Pope Francis Celebrates Mass of the Lord’s Supper at High Security Prison

The Paliano jail is famous for housing former mafia members who have become police informants.

A gift given by the prison inmates to Pope Francis.
A gift given by the prison inmates to Pope Francis. (photo: Vatican Secretariat for Communication.)

Pope Francis celebrated the Mass of the Lord’s Supper this evening with inmates at a prison known for housing mafia turncoats.

The Paliano prison, located in a large fortress outside Rome, houses many of Italy's "collaborators of justice," who have had their sentences commuted by cooperating with anti-mafia investigators.

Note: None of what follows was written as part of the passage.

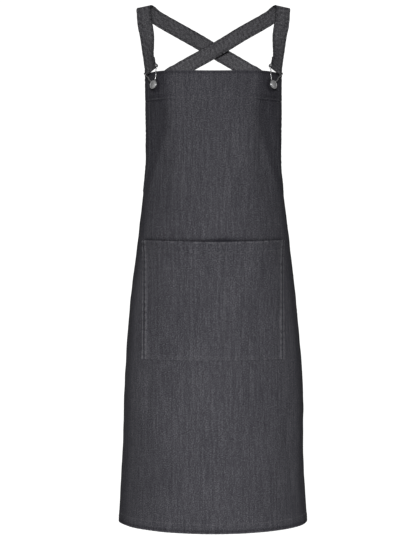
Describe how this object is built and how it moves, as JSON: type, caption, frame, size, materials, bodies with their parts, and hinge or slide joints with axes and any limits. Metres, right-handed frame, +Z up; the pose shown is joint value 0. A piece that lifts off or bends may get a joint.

Given the security concerns involved, and especially the need to protect the identities of the prisoners, the Mass was "strictly private."

The Holy Father has frequently denounced

members of the mafia, declaring them “excommunicated” and urging them to amend their lives.

These former mafia members, 58 in total, have done that, risking their own lives and those of their families to help authorities fight the mob.

During his visit to the high security prison, the Pope separately met two of the inmates, a man and a woman, in solitary confinement, as well as 8 others suffering from tuberculosis.

Among the 12 whose feet the Pope washed were three women, two prisoners serving life sentences, a Muslim who will be baptized in June, and an Argentine national.

The inmates gave the Holy Father different gifts that included products from their organic garden, artifacts, olive wood, a cloak of white wool, and sweets.

 

Francis’ Holy Thursday tradition

Since his election, and even before as cardinal archbishop of Buenos Aires, Francis has celebrated Mass on Holy Thursday by visiting the marginalized, usually prisoners, and washing their feet. Last year he visited a center for refugees.

In a new interview with the Italian daily La Repubblica today, the Pope said his decision to celebrate the In Coena Domini Mass with prisoners “is a duty which comes from my heart.”

“The Gospel passage of the Last Judgment says, ‘I was a prisoner and you visited me’. This is Jesus’ task for each of us, but especially for the bishop who is the father of all,” he said.

He said he was following the example of the late Cardinal Agostino Casaroli, the former Vatican Secretary of State during the pontificate of Pope St. John Paul II, and recalled how Cardinal Casaroli continued to carry out his pastoral activity at Rome’s youth detention facility, Casal del Marmo, unbeknownst to those to whom he was ministering.

“Every Saturday evening he would disappear: ‘He’s resting’, they would say. He would take the bus, with his work briefcase, and would stay to confess young people and play with them. They called him ‘Don Agostino’; they didn’t really know who he was,” the Holy Father said.

He added that when John XXIII received the cardinal after his first visit to Eastern Europe during his diplomatic mission at the height of the Cold War, he asked him at the end of their meeting: ‘Tell me, do you still visit those young people?’ ‘Yes, Holy Father.’ ‘I ask you this favor, never abandon them.’”

Pope Francis said that at times, “a certain hypocrisy pushes us to see prisoners only as people who have messed up, for whom the only path is prison. But, we all have the possibility to make mistakes.”